The more widely accepted view is that martyrdom achieved through death in battle, or on campaign, was already an accepted idea before Urban preached at Clermont, and if he did not hold out the promise of this eternal reward, it was because the status of martyr could be given only by God (unlike the indulgence, which the pope could offer). During the First Crusade, the idea became fully formulated and accrued certain features. An important one was that the status of martyr was authenticated by the appearance of the candidate in a vision. This was true, for example, of Adhemar, bishop of Le Puy. At the Great Battle of Antioch (28 June 1098), accounts tell of visions of a host of martyred crusaders riding into the fray and assuring the victory of the Christians. With them were earlier soldier-martyrs, including St. George. It has been argued that the First Crusade made the martyred knight the norm, in contrast to the passive model of martyrdom that pertained earlier.

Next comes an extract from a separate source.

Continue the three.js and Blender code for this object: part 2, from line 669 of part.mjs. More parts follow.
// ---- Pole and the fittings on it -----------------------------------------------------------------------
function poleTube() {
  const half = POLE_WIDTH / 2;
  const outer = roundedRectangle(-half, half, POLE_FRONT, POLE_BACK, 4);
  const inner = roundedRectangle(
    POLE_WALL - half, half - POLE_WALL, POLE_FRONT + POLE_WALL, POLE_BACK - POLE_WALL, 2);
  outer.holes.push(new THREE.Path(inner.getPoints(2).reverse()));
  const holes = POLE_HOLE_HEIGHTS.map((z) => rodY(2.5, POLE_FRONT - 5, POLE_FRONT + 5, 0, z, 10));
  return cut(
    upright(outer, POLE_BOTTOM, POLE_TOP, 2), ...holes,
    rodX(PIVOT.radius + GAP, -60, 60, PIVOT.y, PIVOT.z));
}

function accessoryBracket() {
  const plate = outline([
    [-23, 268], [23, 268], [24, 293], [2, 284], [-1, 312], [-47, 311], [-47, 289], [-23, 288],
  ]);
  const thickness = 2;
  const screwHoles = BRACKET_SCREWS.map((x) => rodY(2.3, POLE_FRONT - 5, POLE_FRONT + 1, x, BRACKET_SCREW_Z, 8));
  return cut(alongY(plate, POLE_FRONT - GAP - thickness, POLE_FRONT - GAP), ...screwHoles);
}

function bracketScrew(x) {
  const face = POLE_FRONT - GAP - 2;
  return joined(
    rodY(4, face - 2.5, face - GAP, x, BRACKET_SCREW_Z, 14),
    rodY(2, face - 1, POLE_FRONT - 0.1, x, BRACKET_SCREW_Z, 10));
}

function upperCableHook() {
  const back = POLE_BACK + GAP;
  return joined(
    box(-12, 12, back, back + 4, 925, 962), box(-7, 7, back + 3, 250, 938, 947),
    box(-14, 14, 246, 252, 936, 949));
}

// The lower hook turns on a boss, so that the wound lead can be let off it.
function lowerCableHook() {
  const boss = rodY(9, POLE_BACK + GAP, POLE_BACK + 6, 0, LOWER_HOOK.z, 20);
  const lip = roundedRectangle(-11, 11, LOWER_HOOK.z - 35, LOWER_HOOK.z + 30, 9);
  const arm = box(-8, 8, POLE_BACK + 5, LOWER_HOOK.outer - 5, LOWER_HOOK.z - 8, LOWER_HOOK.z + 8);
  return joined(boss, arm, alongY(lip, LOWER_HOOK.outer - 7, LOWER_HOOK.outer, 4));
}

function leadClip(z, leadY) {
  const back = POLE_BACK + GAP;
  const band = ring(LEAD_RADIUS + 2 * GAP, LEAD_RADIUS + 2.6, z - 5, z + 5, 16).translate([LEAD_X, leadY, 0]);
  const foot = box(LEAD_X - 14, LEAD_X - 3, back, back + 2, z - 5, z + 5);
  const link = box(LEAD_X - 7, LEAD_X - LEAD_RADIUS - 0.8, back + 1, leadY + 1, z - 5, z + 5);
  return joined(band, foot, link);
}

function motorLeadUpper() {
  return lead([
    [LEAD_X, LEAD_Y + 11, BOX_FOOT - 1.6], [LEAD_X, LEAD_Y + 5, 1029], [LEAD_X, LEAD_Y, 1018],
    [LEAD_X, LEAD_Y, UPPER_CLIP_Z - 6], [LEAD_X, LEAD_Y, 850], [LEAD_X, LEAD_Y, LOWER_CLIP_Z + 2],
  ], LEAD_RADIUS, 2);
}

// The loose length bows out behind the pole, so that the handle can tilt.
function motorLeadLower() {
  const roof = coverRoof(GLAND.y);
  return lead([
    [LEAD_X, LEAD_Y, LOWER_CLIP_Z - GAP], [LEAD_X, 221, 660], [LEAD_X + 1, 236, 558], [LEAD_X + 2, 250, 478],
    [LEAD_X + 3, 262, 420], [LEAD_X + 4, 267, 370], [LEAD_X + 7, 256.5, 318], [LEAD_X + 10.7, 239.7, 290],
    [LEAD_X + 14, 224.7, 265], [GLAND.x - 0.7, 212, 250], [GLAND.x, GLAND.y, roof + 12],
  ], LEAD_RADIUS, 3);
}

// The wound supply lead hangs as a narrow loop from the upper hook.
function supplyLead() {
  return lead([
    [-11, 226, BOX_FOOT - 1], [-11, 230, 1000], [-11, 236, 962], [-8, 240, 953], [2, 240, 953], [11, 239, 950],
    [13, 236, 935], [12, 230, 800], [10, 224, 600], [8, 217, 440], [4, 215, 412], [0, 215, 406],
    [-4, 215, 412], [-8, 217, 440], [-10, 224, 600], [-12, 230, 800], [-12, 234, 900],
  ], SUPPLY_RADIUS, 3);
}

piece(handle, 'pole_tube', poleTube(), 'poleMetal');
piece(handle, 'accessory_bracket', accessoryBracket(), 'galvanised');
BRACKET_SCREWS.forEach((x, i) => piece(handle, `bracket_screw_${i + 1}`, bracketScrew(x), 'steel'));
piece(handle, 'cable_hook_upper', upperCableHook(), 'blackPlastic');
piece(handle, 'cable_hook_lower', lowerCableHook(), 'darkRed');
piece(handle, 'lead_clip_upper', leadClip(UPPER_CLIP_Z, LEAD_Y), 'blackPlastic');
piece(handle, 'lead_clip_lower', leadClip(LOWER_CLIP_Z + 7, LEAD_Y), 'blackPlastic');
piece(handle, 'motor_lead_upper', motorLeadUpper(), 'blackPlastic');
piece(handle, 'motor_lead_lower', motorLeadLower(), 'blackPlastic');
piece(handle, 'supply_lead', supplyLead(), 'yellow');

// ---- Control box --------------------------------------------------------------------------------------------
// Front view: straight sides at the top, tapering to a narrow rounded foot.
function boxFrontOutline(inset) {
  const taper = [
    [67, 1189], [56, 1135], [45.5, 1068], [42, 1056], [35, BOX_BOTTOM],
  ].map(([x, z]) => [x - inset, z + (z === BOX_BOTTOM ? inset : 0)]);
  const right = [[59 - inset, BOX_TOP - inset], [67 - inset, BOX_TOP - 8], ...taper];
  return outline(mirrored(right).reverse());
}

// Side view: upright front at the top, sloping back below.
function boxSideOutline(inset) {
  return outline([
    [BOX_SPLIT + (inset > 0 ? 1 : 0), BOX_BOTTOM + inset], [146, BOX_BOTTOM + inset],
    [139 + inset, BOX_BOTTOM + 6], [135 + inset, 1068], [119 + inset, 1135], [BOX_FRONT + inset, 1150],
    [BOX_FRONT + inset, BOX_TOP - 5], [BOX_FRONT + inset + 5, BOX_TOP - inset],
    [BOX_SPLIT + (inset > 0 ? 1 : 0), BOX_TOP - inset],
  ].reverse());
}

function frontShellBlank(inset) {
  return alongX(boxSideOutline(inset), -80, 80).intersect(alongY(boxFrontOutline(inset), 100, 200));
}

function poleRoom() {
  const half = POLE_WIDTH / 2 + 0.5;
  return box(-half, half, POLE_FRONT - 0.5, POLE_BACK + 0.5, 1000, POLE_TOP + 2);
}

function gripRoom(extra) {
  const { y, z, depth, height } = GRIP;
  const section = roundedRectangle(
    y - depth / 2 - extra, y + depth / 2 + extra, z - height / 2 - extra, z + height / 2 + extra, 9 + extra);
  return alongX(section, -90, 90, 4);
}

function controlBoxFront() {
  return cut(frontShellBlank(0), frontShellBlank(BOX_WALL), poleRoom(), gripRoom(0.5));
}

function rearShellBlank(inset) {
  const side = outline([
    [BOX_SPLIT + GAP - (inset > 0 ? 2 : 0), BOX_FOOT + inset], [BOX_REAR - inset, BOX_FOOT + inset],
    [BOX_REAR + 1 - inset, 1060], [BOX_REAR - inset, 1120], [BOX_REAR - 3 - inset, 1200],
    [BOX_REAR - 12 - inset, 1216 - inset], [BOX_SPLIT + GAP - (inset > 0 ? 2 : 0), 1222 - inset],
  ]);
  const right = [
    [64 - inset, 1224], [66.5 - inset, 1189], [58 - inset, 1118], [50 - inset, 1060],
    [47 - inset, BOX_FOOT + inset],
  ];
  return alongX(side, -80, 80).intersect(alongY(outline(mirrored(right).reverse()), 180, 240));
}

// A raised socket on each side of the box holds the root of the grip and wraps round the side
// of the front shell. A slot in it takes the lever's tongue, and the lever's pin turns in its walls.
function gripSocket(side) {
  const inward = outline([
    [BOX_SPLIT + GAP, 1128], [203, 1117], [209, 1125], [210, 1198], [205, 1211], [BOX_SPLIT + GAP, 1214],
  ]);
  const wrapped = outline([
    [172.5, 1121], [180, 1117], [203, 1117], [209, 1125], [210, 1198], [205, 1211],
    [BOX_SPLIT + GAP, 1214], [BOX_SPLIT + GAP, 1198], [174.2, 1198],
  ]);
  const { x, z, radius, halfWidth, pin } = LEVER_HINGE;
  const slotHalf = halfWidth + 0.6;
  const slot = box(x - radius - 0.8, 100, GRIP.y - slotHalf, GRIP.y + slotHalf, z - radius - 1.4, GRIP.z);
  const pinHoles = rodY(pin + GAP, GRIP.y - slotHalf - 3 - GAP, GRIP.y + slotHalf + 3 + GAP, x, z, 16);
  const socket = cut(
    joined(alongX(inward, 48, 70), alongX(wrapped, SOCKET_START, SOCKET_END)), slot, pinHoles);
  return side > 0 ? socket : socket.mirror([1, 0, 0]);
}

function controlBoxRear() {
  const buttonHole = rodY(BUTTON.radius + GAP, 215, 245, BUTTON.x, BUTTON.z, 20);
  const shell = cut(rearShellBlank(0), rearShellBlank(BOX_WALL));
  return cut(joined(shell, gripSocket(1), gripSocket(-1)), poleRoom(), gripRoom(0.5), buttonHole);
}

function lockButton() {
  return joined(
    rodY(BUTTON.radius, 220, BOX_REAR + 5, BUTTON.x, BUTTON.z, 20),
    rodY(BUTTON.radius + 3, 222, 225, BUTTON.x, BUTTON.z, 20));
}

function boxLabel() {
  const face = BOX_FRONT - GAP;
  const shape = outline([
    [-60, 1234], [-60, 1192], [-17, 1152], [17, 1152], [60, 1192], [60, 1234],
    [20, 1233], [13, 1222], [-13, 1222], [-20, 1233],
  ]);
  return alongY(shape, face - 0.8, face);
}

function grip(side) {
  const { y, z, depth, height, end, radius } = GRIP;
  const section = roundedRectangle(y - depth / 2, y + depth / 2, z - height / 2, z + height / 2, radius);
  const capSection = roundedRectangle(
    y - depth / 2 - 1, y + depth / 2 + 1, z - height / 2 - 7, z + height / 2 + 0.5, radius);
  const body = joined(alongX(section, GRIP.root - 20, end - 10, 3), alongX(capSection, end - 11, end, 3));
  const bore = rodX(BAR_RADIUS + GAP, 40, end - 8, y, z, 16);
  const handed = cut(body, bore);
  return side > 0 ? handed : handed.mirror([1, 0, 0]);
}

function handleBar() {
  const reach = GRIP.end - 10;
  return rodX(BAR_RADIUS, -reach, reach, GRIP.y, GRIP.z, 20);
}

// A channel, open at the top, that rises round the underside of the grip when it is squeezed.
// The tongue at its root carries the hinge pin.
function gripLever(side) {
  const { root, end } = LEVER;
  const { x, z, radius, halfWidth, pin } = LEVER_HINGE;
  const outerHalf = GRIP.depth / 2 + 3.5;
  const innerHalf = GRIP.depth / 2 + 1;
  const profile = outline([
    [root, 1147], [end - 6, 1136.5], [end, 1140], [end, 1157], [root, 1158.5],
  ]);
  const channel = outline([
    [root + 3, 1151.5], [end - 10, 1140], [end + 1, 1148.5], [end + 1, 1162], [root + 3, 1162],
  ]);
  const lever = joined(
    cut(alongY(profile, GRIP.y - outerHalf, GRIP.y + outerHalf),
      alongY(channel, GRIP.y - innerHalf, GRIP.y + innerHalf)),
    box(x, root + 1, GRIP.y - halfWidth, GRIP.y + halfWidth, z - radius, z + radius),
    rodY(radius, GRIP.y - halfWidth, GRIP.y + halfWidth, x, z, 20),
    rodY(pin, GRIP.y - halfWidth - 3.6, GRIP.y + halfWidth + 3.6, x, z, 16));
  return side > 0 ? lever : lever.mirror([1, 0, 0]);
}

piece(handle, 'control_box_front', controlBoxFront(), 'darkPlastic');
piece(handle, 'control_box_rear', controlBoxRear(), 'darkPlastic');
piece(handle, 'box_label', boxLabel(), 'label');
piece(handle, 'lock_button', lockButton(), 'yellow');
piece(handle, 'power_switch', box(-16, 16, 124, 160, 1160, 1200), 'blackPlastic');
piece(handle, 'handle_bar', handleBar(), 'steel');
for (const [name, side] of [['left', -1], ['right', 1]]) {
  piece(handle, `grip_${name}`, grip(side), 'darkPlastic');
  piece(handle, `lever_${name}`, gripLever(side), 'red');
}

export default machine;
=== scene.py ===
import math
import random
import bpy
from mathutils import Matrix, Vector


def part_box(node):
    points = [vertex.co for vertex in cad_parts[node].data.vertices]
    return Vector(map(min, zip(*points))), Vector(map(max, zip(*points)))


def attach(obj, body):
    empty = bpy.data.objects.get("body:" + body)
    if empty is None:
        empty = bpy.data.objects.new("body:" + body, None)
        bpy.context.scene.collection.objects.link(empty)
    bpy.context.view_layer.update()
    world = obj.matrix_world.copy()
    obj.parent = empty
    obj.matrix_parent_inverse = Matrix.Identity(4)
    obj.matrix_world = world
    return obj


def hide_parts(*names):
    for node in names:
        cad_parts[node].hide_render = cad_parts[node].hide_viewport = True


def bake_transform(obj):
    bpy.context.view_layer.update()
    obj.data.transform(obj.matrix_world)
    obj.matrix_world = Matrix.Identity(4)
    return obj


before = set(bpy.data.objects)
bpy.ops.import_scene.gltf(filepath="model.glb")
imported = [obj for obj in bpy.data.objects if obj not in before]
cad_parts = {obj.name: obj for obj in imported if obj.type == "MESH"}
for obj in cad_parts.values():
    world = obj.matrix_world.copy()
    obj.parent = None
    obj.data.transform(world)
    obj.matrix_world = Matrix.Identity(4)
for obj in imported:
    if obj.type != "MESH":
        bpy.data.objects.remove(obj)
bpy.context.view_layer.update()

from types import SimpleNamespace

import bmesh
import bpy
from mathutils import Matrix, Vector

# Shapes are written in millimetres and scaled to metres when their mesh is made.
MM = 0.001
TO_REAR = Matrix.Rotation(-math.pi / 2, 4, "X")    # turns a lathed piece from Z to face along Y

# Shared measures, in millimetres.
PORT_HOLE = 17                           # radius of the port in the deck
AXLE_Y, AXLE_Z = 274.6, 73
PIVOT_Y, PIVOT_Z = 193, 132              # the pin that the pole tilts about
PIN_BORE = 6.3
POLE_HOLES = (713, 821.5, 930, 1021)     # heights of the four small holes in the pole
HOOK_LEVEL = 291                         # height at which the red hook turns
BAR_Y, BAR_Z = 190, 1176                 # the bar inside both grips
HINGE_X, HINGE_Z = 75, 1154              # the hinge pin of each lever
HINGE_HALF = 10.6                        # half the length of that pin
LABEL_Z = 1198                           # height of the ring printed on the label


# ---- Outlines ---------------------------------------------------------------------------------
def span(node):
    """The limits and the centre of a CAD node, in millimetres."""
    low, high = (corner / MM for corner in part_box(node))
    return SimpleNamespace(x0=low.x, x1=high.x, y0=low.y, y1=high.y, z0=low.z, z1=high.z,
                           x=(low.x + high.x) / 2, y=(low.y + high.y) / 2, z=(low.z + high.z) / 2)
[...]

After the First Crusade, martyrdom became a constant element in warfare against unbelievers. There were visions of martyrs who appeared and worked miracles after the siege of Lisbon during the Second Crusade, for example. It became part of the propaganda for future crusades, as in the Old French Chanson d’Antioche: when the hero Rainald of Toul is dying on the battlefield, he plucks three blades of grass, swallows them, and invokes the Holy Trinity; then angels bear his soul to heaven, singing the Te Deum. The concept of martyrdom for those who died fighting against unbelievers was an aspect of “sanctified violence,” and its acceptance played a part in the development of the military orders, which sanctioned monks becoming warriors.